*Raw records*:
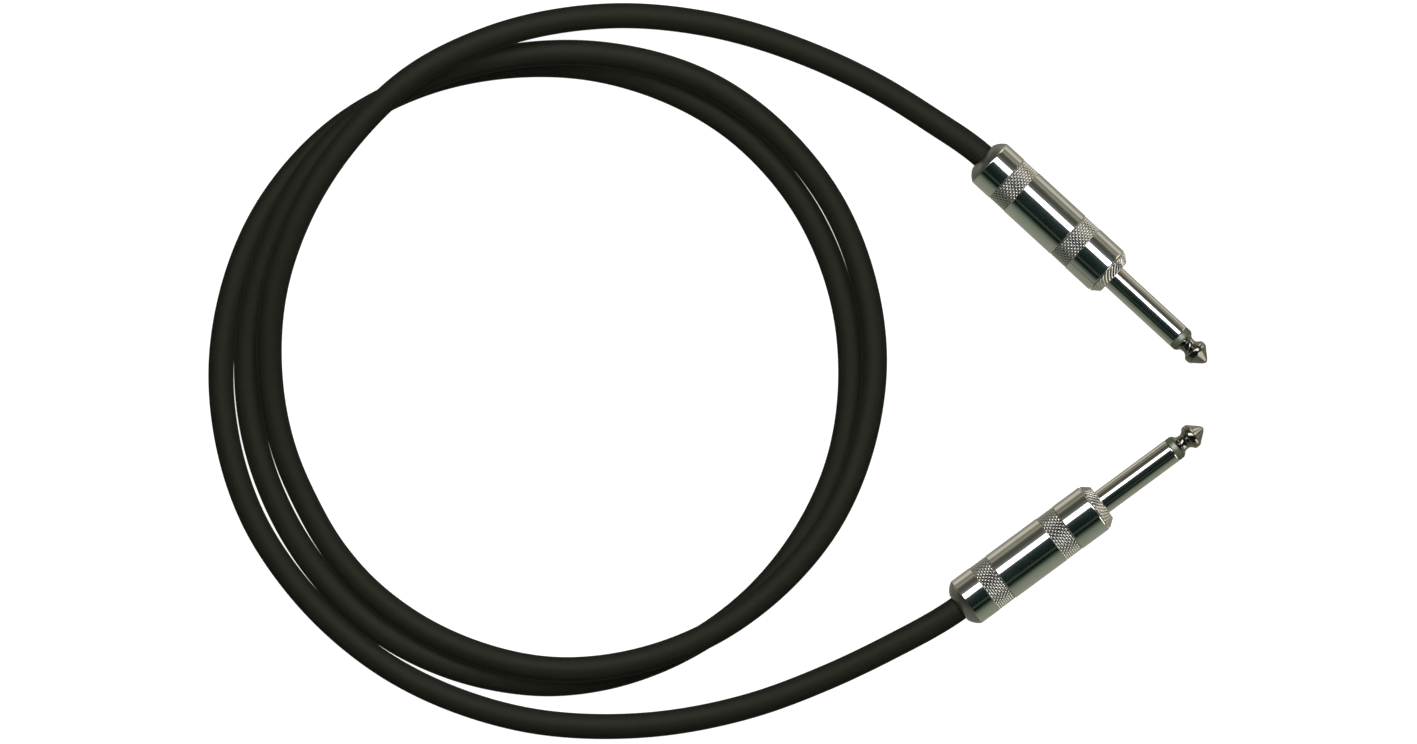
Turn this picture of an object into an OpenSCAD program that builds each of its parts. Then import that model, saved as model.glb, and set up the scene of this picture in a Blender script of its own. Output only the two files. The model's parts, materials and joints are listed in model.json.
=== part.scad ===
// Coiled instrument cable with a straight mono phone plug on each end.
// Millimetres. +Z is up, z = 0 is the table. The origin is on the table under
// the middle of the whole part. Plug a is the one on the +Y side, plug b the
// other. "Rear" is the cable end of a plug, "front" is its tip end.

/* [Cable] */
// Outer diameter of the jacket
jacket_d = 6.4; // [6.0:0.1:6.4]
// Bore of the jacket
jacket_bore = 4.6; // [4.6:0.1:5.0]
// Outer diameter of the copper shield
shield_d = 4.5; // [4.3:0.05:4.5]
// Outer diameter of the conductive layer
layer_d = 3.86; // [3.7:0.02:3.86]
// Outer diameter of the core insulation
insulation_d = 3.26; // [3.1:0.02:3.26]
// Diameter of the stranded conductor
conductor_d = 1.06; // [0.9:0.02:1.06]
// Radial play between one layer and the next, inside the shield
layer_gap = 0.05; // [0.03:0.01:0.06]
// Longest step between stations along the jacket's outside
outer_step = 11; // [8:1:12]
// Longest step between stations along the inner layers
inner_step = 16; // [12:1:18]
// Sides of the jacket's outline
outer_sides = 16; // [12:2:20]
// Sides of the inner layers' outlines
inner_sides = 8; // [8:2:12]

/* [Handle] */
// Largest diameter of the handle
handle_d = 13.07; // [13:0.01:13.07]
// Length of the handle
handle_len = 42.4; // [42.4:0.1:42.8]
// Length of the curved nose at the rear
rear_nose = 2.5; // [2.2:0.1:2.8]
// Diameter of the flat ring round the cable hole
rear_flat_d = 7.5; // [7.5:0.1:8]
// Radius of the nose's curve
nose_arc = 5; // [4:0.5:8]
// Hole that the cable leaves through
cable_hole_d = 7.0; // [6.8:0.1:7.1]
// Thickness of the rear wall
rear_wall = 2.5; // [2.2:0.1:2.6]
// Bore of the handle behind the thread
cavity_d = 10.6; // [10.6:0.1:10.8]
// Diameter over the knurled bands
knurl_d = 12.8; // [12.6:0.05:12.9]
// Length of each knurled band
knurl_len = 4.9; // [4.5:0.1:5.1]
// Start of the rear knurled band, from the rear face
rear_band_at = 8.2; // [7.5:0.1:9]
// Start of the front knurled band, from the rear face
front_band_at = 29.1; // [28:0.1:30]

/* [Plug body] */
// Diameter of the shaft and of the tip
shaft_d = 6.35; // [6.33:0.01:6.35]
// Front face of the collar, from the handle's rear face
collar_front = 44.75; // [44.6:0.05:45]
// Diameter of the collar's rear edge
collar_d = 12.6; // [12.4:0.1:12.9]
// Diameter of the collar's front face
collar_nose_d = 9.6; // [8.6:0.1:9.8]
// End of the shaft, from the handle's rear face
shaft_end = 66.8; // [66.6:0.1:67]
// End of the insulating ring, from the handle's rear face
ring_end = 68.6; // [68.4:0.1:68.8]
// Major diameter of the male thread
thread_d = 10.9; // [10.8:0.02:10.94]
// Thread length, which is also the travel of the handle as it unscrews
thread_len = 4.8; // [4:0.4:4.8]
// Bore of the shaft
shaft_bore = 4.0; // [3.8:0.1:4.2]
// Diameter of the centre rod
rod_d = 2.3; // [2:0.1:2.3]

/* [Lay of the cable] */
// Height of the plug axis above the table
axis_z = 6.54; // [6.54:0.01:6.6]
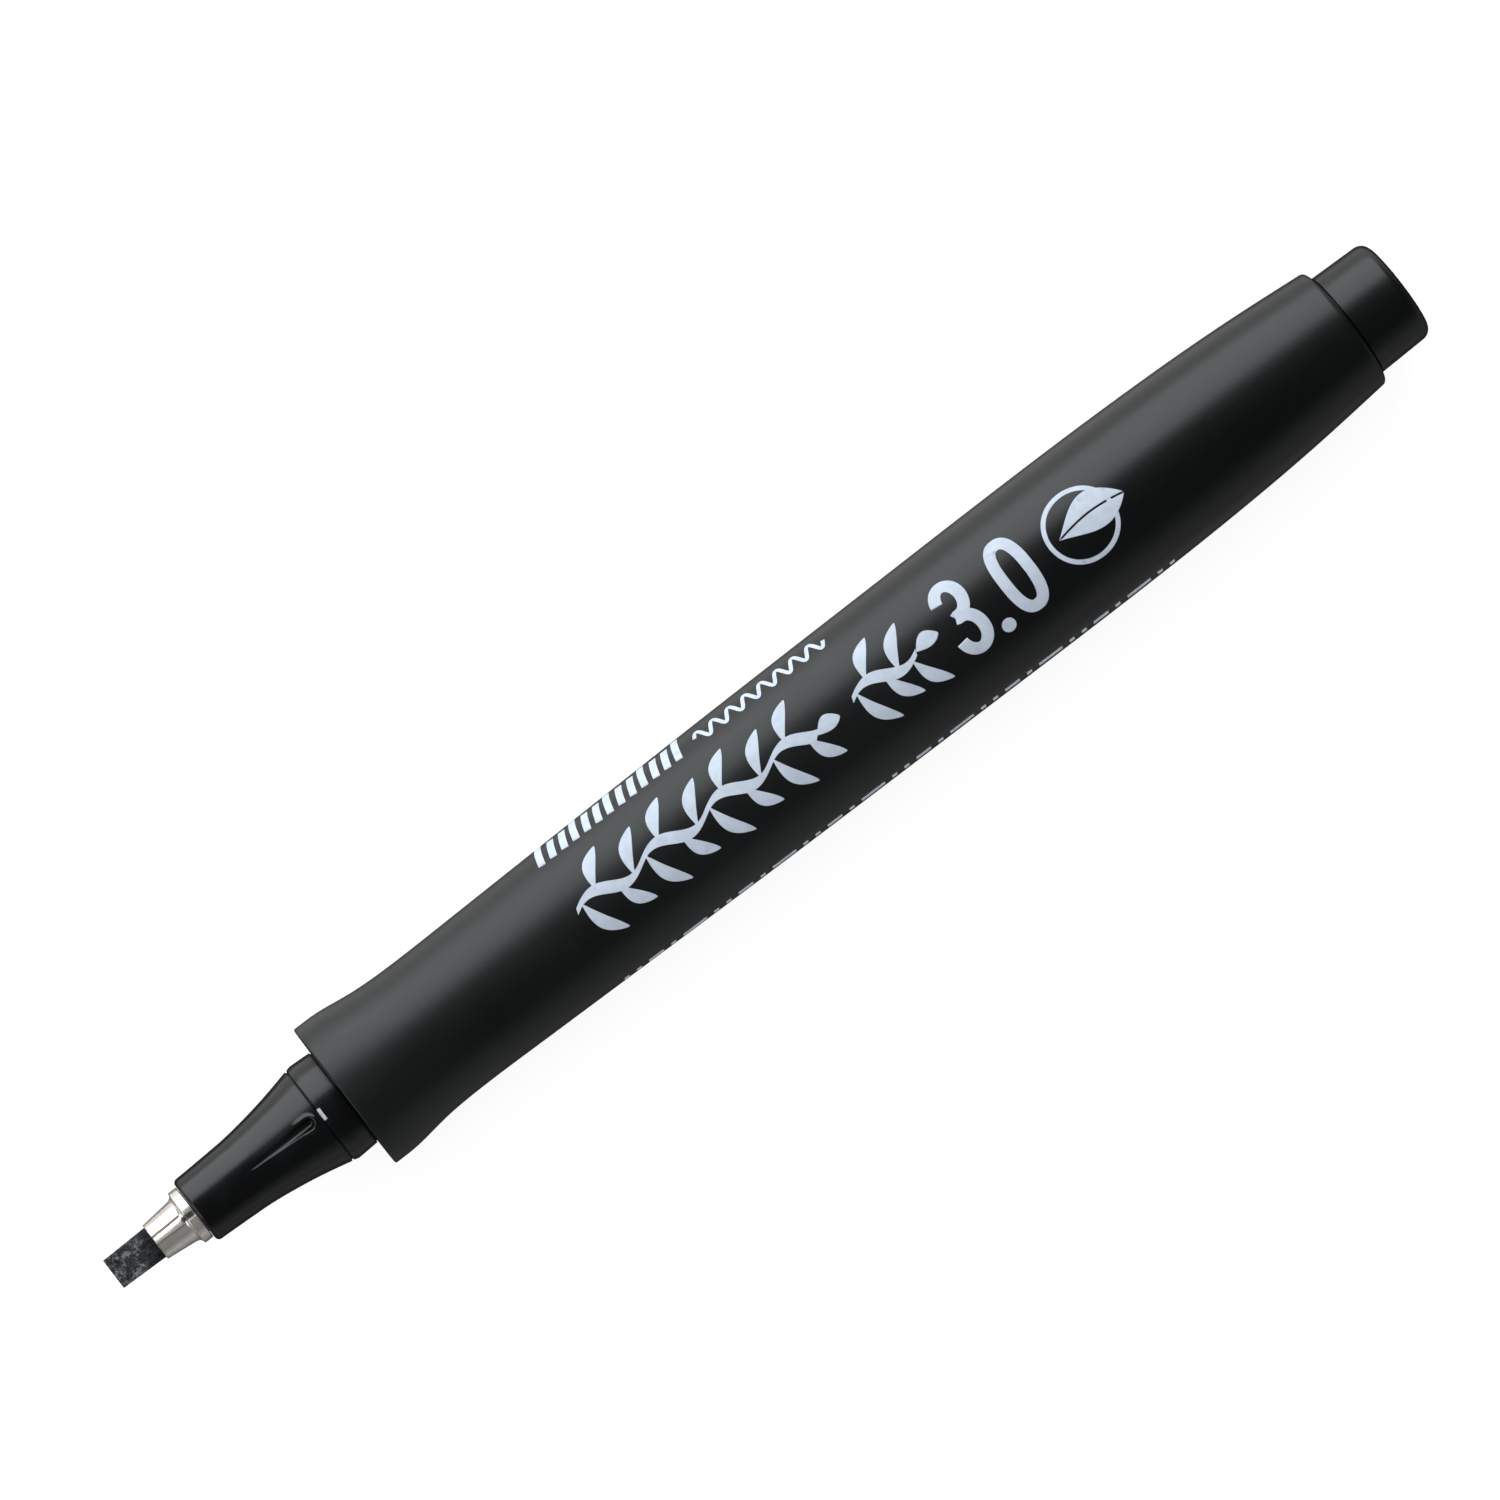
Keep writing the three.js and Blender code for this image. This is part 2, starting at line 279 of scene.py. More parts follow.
class Wire:
    """A shader socket that arithmetic works on: each operator adds the Math node that does it."""

    def __init__(self, tree, socket):
        self.tree = tree
        self.socket = socket

    def math(self, operation, *values):
        """A Math node on these values, of which this wire may be one."""
        node = self.tree.nodes.new("ShaderNodeMath")
        node.operation = operation
        for slot, value in zip(node.inputs, values):
            feed(self.tree, slot, value)
        return Wire(self.tree, node.outputs[0])

    def __add__(self, other):
        return self.math("ADD", self, other)

    def __radd__(self, other):
        return self.math("ADD", other, self)

    def __sub__(self, other):
        return self.math("SUBTRACT", self, other)

    def __rsub__(self, other):
        return self.math("SUBTRACT", other, self)

    def __mul__(self, other):
        return self.math("MULTIPLY", self, other)

    def __truediv__(self, other):
        return self.math("DIVIDE", self, other)

    def __abs__(self):
        return self.math("ABSOLUTE", self)

    def within(self, low, high):
        """0 where the value is below low, 1 above high, and smooth between."""
        node = self.tree.nodes.new("ShaderNodeMapRange")
        node.interpolation_type = "SMOOTHSTEP"
        for slot, value in zip(node.inputs, (self, low, high, 0.0, 1.0)):
            feed(self.tree, slot, value)
        return Wire(self.tree, node.outputs[0])


def feed(tree, slot, value):
    """Links a wire to a socket, or sets the socket to a number, colour or vector."""
    if isinstance(value, Wire):
        tree.links.new(value.socket, slot)
    else:
        slot.default_value = value


class Finish:
    """A material under construction, around one Principled shader."""

    def __init__(self, name, **uniform):
        self.material = bpy.data.materials.new(name)
        self.material.use_nodes = True
        self.tree = self.material.node_tree
        self.shader = self.tree.nodes["Principled BSDF"]
        self.set(**uniform)

    def set(self, **sockets):
        """Sets the shader's own sockets, whose names are written with _ for a space."""
        for name, value in sockets.items():
            feed(self.tree, self.shader.inputs[name.replace("_", " ")], value)

    def node(self, kind, output, settings=(), **sockets):
        """Adds a node: its settings first, then its sockets, then the named output as a wire."""
        node = self.tree.nodes.new(kind)
        for name, value in dict(settings).items():
            setattr(node, name, value)
        for name, value in sockets.items():
            feed(self.tree, node.inputs[name.replace("_", " ")], value)
        return Wire(self.tree, node.outputs[output])

    def place(self, stretch=(1, 1, 1)):
        """Where a point is, in millimetres along X, across and up from the axis, times stretch."""
        here = self.node("ShaderNodeTexCoord", "Object")
        scale = tuple(s / MM for s in stretch)
        shift = (0, 0, -AXIS * scale[2])
        return self.node("ShaderNodeMapping", "Vector", Vector=here, Scale=scale, Location=shift)

    def axes(self):
        """The three parts of a point's place."""
        apart = self.tree.nodes.new("ShaderNodeSeparateXYZ")
        feed(self.tree, apart.inputs[0], self.place())
        return [Wire(self.tree, part) for part in apart.outputs]

    def noise(self, size, stretch=(1, 1, 1), detail=2.0, roughness=0.5, seed=0):
        """Noise from 0 to 1 whose lumps are about size millimetres across, less where stretched."""
        return self.node(
            "ShaderNodeTexNoise",
            "Fac",
            {"noise_dimensions": "4D"},
            Vector=self.place(stretch),
            W=float(seed),
            Scale=1 / size,
            Detail=detail,
            Roughness=roughness,
        )

    def mix(self, share, a, b):
        """The colour a where share is 0, and b where it is 1."""
        node = self.tree.nodes.new("ShaderNodeMix")
        node.data_type = "RGBA"
        feed(self.tree, node.inputs["Factor"], share)
        for slot, value in (("A", a), ("B", b)):
            colour = next(s for s in node.inputs if s.name == slot and s.type == "RGBA")
            feed(self.tree, colour, value if isinstance(value, Wire) else (*value[:3], 1))
        return Wire(self.tree, next(s for s in node.outputs if s.type == "RGBA"))

    def bump(self, height, depth):
        """Sets the shader's normal from a height of 0 to 1 that stands for depth millimetres."""
        self.set(
            Normal=self.node(
                "ShaderNodeBump", "Normal", Height=height, Distance=depth * MM, Strength=1.0
            )
        )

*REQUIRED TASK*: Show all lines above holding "each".

*TASK SOLUTION*:
Turn this picture of an object into an OpenSCAD program that builds each of its parts. Then import that model, saved as model.glb, and set up the scene of this picture in a Blender script of its own. Output only the two files. The model's parts, materials and joints are listed in model.json.
// Coiled instrument cable with a straight mono phone plug on each end.
// Length of each knurled band
    """A shader socket that arithmetic works on: each operator adds the Math node that does it."""